Two University of Southern Indiana faculty members in the College of Liberal Arts produced a documentary, Art for Science's Sake: Stalking John James Audubon, that will air at 7 p.m. Sunday, February 26 on WNIN. Produced by Dr. Leigh Anne Howard, Communication and Media Department Chair and Professor of Communication Studies, and Dr. David Black, Associate Professor of Radio and Television, the one-hour documentary explores the art and science of 19th century naturalist John James Audubon. 

Over the last 10 years, Howard and Black traced Audubon’s footsteps and interviewed a variety of Audubon biographers and experts about the naturalist's contributions to the study of birds through his art. Howard teaches courses in intercultural communication, performance and cultural studies and credits her and Black’s Kentucky roots for their interest in the project.  

We learned about Audubon in grade school and high school, but until we started the project, we did not know how complex and fascinating he really was,” Howard says. “The more we learned and talked to people who shared their own fascination and insights about who he was and what he accomplished, the project took its shape, and we are glad to pass on what we learned. 

Audubon is best known for his mammoth book, The Birds of America, a four-volume work of 435 color plates presenting one of the greatest documentations of birds ever produced. His work initiated a new standard of realism in ornithological depictions. Unlike the naturalists of his time, Audubon painted and published life-size drawings of birds, depicting them in their natural habitats while they engaged in natural behaviors: eating, hunting, feeding their young, flying and socializing. He set out to draw in detail as many North American birds as possible and to record information about their behaviors and physiology in his journals, later published as the Ornithological Biographies. 

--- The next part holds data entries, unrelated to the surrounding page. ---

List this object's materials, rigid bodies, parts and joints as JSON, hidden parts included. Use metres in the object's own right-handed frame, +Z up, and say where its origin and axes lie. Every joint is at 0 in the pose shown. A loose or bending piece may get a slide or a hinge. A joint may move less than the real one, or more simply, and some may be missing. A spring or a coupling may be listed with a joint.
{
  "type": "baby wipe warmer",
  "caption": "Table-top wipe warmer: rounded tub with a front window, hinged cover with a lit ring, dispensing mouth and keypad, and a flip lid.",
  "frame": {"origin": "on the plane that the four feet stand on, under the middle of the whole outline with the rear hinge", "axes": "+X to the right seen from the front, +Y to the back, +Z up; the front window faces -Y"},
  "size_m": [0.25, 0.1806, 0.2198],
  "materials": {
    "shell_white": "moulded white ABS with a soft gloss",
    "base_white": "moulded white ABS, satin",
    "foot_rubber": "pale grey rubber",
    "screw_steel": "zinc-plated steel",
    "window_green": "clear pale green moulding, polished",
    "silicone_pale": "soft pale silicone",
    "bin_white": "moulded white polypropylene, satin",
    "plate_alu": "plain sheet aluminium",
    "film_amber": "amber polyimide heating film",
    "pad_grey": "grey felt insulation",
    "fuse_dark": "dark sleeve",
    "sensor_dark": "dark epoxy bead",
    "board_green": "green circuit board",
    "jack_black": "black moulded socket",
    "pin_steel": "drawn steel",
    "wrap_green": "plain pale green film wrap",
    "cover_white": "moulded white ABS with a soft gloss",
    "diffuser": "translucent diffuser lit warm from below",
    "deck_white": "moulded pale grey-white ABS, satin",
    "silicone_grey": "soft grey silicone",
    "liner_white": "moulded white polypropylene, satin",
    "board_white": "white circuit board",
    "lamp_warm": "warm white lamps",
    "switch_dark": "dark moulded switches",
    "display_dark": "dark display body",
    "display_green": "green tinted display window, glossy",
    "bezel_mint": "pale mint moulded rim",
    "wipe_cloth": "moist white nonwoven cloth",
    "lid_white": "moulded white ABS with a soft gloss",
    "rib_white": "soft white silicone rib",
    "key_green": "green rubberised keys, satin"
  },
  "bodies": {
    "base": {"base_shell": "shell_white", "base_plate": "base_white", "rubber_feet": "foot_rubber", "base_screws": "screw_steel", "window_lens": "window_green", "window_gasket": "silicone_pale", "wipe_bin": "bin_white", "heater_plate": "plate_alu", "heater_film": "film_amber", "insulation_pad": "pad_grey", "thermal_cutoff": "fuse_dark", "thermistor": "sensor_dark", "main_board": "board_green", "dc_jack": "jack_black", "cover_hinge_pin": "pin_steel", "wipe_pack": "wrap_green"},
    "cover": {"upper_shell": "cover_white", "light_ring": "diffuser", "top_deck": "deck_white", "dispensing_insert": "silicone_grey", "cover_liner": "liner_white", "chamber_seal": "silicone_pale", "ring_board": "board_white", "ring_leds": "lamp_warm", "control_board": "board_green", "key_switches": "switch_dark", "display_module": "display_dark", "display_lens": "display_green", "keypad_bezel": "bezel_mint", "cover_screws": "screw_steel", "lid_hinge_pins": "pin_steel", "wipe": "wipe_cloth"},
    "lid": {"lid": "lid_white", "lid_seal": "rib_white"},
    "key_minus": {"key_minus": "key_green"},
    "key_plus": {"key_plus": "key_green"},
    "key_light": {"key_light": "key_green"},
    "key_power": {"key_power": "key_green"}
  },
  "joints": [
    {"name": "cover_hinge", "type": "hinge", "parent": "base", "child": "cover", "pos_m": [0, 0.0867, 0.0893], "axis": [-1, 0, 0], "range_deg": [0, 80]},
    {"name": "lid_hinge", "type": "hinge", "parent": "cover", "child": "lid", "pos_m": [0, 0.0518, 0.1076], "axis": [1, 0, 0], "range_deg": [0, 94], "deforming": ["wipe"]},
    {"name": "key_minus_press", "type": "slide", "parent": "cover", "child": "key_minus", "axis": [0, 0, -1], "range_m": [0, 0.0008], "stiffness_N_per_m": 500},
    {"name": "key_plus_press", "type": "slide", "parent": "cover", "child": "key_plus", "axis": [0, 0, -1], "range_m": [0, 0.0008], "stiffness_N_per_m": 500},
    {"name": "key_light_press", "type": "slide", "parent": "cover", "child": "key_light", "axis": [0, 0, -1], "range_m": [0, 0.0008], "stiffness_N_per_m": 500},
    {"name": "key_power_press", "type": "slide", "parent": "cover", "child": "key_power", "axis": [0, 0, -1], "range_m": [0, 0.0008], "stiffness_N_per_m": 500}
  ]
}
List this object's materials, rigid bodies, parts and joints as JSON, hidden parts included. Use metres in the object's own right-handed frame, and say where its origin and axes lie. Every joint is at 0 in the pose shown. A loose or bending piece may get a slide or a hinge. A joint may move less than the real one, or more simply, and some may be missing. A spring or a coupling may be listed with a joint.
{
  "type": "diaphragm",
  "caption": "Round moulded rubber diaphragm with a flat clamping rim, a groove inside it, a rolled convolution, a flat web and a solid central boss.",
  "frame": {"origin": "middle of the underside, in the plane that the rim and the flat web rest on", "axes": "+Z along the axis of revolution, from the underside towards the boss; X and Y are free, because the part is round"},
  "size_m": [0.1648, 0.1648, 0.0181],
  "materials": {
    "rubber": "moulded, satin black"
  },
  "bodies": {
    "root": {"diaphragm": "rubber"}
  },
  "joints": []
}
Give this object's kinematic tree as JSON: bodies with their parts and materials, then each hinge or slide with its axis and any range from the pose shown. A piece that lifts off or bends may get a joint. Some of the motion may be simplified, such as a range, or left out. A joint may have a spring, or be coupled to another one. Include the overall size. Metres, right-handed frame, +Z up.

“It’s been close to 200 years since Audubon was actively creating The Birds of America, and his work still resonates,” adds Black. “He lived and worked in this area and continues, to this day, to be seen as both a remarkable and controversial figure in American history” 

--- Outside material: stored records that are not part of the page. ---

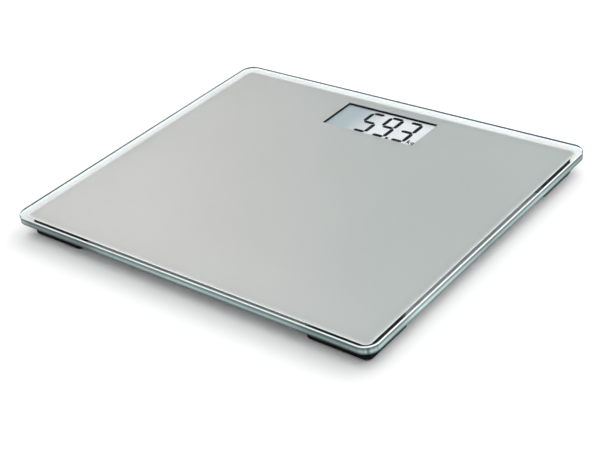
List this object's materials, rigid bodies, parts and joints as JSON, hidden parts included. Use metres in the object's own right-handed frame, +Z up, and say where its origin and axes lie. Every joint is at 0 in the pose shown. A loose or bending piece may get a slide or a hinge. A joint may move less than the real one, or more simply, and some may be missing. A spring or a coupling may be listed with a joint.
{
  "type": "digital bathroom scale",
  "caption": "Flat digital bathroom scale: glass platform over a silver film on load-cell feet, with a display under the glass, a sliding battery door and a unit button.",
  "frame": {"origin": "on the floor, under the middle of the platform", "axes": "+X to the right along the long side, +Y towards the edge with the display, +Z up"},
  "size_m": [0.31, 0.26, 0.018],
  "materials": {
    "clear_glass": "polished",
    "silver_film": "fine satin silver print",
    "foam": "matte foam",
    "black_plastic": "fine textured moulding",
    "lcd_glass": "polished, blue-grey",
    "segment_ink": "flat",
    "light_guide": "white",
    "zebra_rubber": "striped silicone",
    "solder_mask": "glossy green solder mask",
    "chip_epoxy": "moulded epoxy",
    "component_body": "ceramic and nylon",
    "screw_steel": "zinc plated",
    "switch_plastic": "moulded",
    "button_plastic": "fine textured moulding",
    "cell_can": "nickel plated",
    "contact_nickel": "nickel plated spring",
    "gauge_foil": "foil on polyimide",
    "plate_steel": "nickel plated sheet",
    "retainer_plastic": "moulded",
    "pad_rubber": "matte rubber",
    "wire_insulation": "red, white and black insulation"
  },
  "bodies": {
    "root": {"glass_platform": "clear_glass", "silver_film": "silver_film", "window_gasket": "foam", "display_frame": "black_plastic", "lcd_panel": "lcd_glass", "lcd_segments": "segment_ink", "lcd_backlight": "light_guide", "zebra_strips": "zebra_rubber", "main_board": "solder_mask", "controller_chip": "chip_epoxy", "board_components": "component_body", "board_screws": "screw_steel", "unit_switch": "switch_plastic", "electronics_housing": "black_plastic", "housing_tape": "foam", "coin_cell": "cell_can", "battery_contact_positive": "contact_nickel", "battery_contact_negative": "contact_nickel", "strain_gauges": "gauge_foil", "retainer_screws": "screw_steel", "foot_housing_front_left": "black_plastic", "foot_housing_front_right": "black_plastic", "foot_housing_rear_left": "black_plastic", "foot_housing_rear_right": "black_plastic", "foot_tape_front_left": "foam", "foot_tape_front_right": "foam", "foot_tape_rear_left": "foam", "foot_tape_rear_right": "foam", "load_cell_front_left": "plate_steel", "load_cell_front_right": "plate_steel", "load_cell_rear_left": "plate_steel", "load_cell_rear_right": "plate_steel", "cell_retainer_front_left": "retainer_plastic", "cell_retainer_front_right": "retainer_plastic", "cell_retainer_rear_left": "retainer_plastic", "cell_retainer_rear_right": "retainer_plastic", "wire_harness_front_left": "wire_insulation", "wire_harness_front_right": "wire_insulation", "wire_harness_rear_left": "wire_insulation", "wire_harness_rear_right": "wire_insulation", "wire_duct_front_left": "black_plastic", "wire_duct_front_right": "black_plastic", "wire_duct_rear_left": "black_plastic", "wire_duct_rear_right": "black_plastic"},
    "foot_front_left": {"foot_pedestal_front_left": "black_plastic", "rubber_pad_front_left": "pad_rubber"},
    "foot_front_right": {"foot_pedestal_front_right": "black_plastic", "rubber_pad_front_right": "pad_rubber"},
    "foot_rear_left": {"foot_pedestal_rear_left": "black_plastic", "rubber_pad_rear_left": "pad_rubber"},
    "foot_rear_right": {"foot_pedestal_rear_right": "black_plastic", "rubber_pad_rear_right": "pad_rubber"},
    "unit_button": {"unit_button": "button_plastic"},
    "battery_door": {"battery_door": "black_plastic"}
  },
  "joints": [
    {"name": "foot_press_front_left", "type": "slide", "parent": "root", "child": "foot_front_left", "axis": [0, 0, 1], "range_m": [0, 0.0005], "stiffness_N_per_m": 200000, "deforming": ["load_cell_front_left"]},
    {"name": "foot_press_front_right", "type": "slide", "parent": "root", "child": "foot_front_right", "axis": [0, 0, 1], "range_m": [0, 0.0005], "stiffness_N_per_m": 200000, "deforming": ["load_cell_front_right"]},
    {"name": "foot_press_rear_left", "type": "slide", "parent": "root", "child": "foot_rear_left", "axis": [0, 0, 1], "range_m": [0, 0.0005], "stiffness_N_per_m": 200000, "deforming": ["load_cell_rear_left"]},
    {"name": "foot_press_rear_right", "type": "slide", "parent": "root", "child": "foot_rear_right", "axis": [0, 0, 1], "range_m": [0, 0.0005], "stiffness_N_per_m": 200000, "deforming": ["load_cell_rear_right"]},
    {"name": "unit_button_press", "type": "slide", "parent": "root", "child": "unit_button", "axis": [0, 0, 1], "range_m": [0, 0.0004], "stiffness_N_per_m": 2000},
    {"name": "battery_door_slide", "type": "slide", "parent": "root", "child": "battery_door", "axis": [0, -1, 0], "range_m": [0, 0.024]}
  ]
}
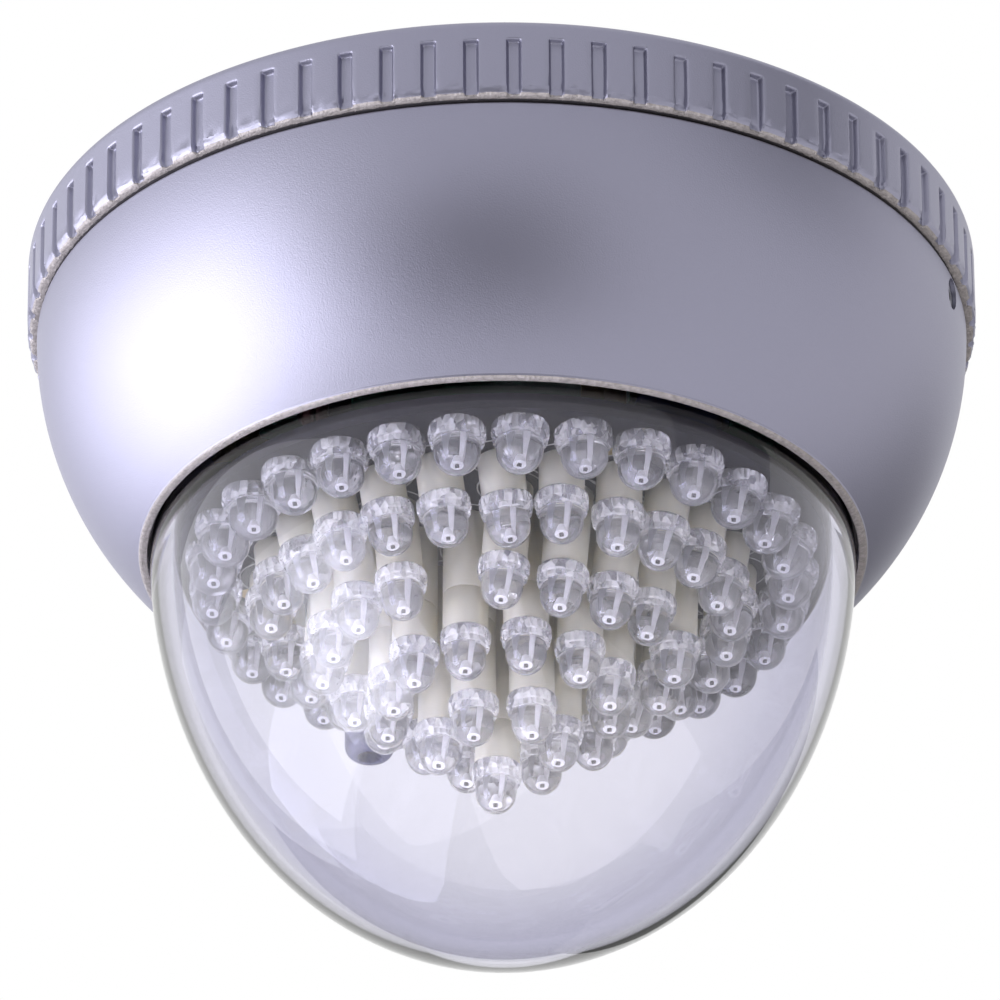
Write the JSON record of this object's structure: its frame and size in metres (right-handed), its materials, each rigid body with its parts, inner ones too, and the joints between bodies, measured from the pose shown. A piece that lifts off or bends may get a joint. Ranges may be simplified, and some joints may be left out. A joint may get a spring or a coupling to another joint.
{
  "type": "infrared illuminator",
  "caption": "Ceiling dome infrared illuminator: ribbed base, bulging cover and clear dome over a cone of diodes on stepped spacers.",
  "frame": {"origin": "centre of the base's flat ceiling face", "axes": "+Z points out of the ceiling face, up into the ceiling, so the dome hangs towards -Z; -Y is the side that the picture looks at from below; +X is to its right"},
  "size_m": [0.0998, 0.0998, 0.0795],
  "materials": {
    "silver_paint": "fine textured silver powder coat",
    "clear_dome": "clear polycarbonate, polished",
    "black_rubber": "matt",
    "grey_foam": "closed-cell foam",
    "steel_screw": "plated",
    "black_board": "dark solder resist",
    "green_board": "solder resist",
    "clear_lens": "clear epoxy",
    "white_nylon": "translucent white nylon",
    "tinned_lead": "tinned",
    "dark_hood": "satin",
    "sensor_cell": "resin coated",
    "brass_pillar": "nickel-free brass",
    "black_part": "moulded",
    "capacitor_sleeve": "shrink sleeve",
    "terminal_green": "moulded",
    "ferrite": "sintered",
    "resistor_body": "coated chip",
    "wire_sleeve": "insulated wire",
    "clamp_plastic": "moulded"
  },
  "bodies": {
    "root": {"base": "silver_paint", "ceiling_seal": "grey_foam", "cable_grommet": "black_rubber", "cover": "silver_paint", "cover_grub_screws": "steel_screw", "dome": "clear_dome", "dome_gasket": "black_rubber", "dome_clamp_ring": "clamp_plastic", "dome_clamp_screws": "steel_screw", "diode_board": "black_board", "diode_board_resistors": "resistor_body", "diodes_outer_ring": "clear_lens", "diodes_second_ring": "clear_lens", "diodes_third_ring": "clear_lens", "diodes_fourth_ring": "clear_lens", "diodes_inner_ring": "clear_lens", "diodes_centre": "clear_lens", "spacers_second_ring": "white_nylon", "spacers_third_ring": "white_nylon", "spacers_fourth_ring": "white_nylon", "spacers_inner_ring": "white_nylon", "spacers_centre": "white_nylon", "diode_leads": "tinned_lead", "sensor_hood": "dark_hood", "light_sensor": "sensor_cell", "pillar_screws": "steel_screw", "upper_pillars": "brass_pillar", "lower_pillars": "brass_pillar", "control_board": "green_board", "filter_capacitor": "capacitor_sleeve", "inductor": "ferrite", "sensor_relay": "black_part", "bridge_rectifier": "black_part", "current_regulator": "black_part", "supply_terminal": "terminal_green", "supply_terminal_screws": "steel_screw", "board_link_wires": "wire_sleeve"}
  },
  "joints": []
}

Born in Saint-Domingue (now Haiti), Audubon grew up in France before coming to the United States in 1803 to avoid conscription in Napoleon’s army. After working on his father’s farm located near Philadelphia, Audubon moved to Kentucky and started a mercantile business.  For a time, he lived and worked in Cincinnati, Louisville and Henderson. He was a controversial figure in his time and remains a dilemma for contemporary society. Some of his works have been questioned for their authenticity, and his ownership of slaves has made his place in history troubling even as his art continues to impress and his contributions to ornithology are appreciated.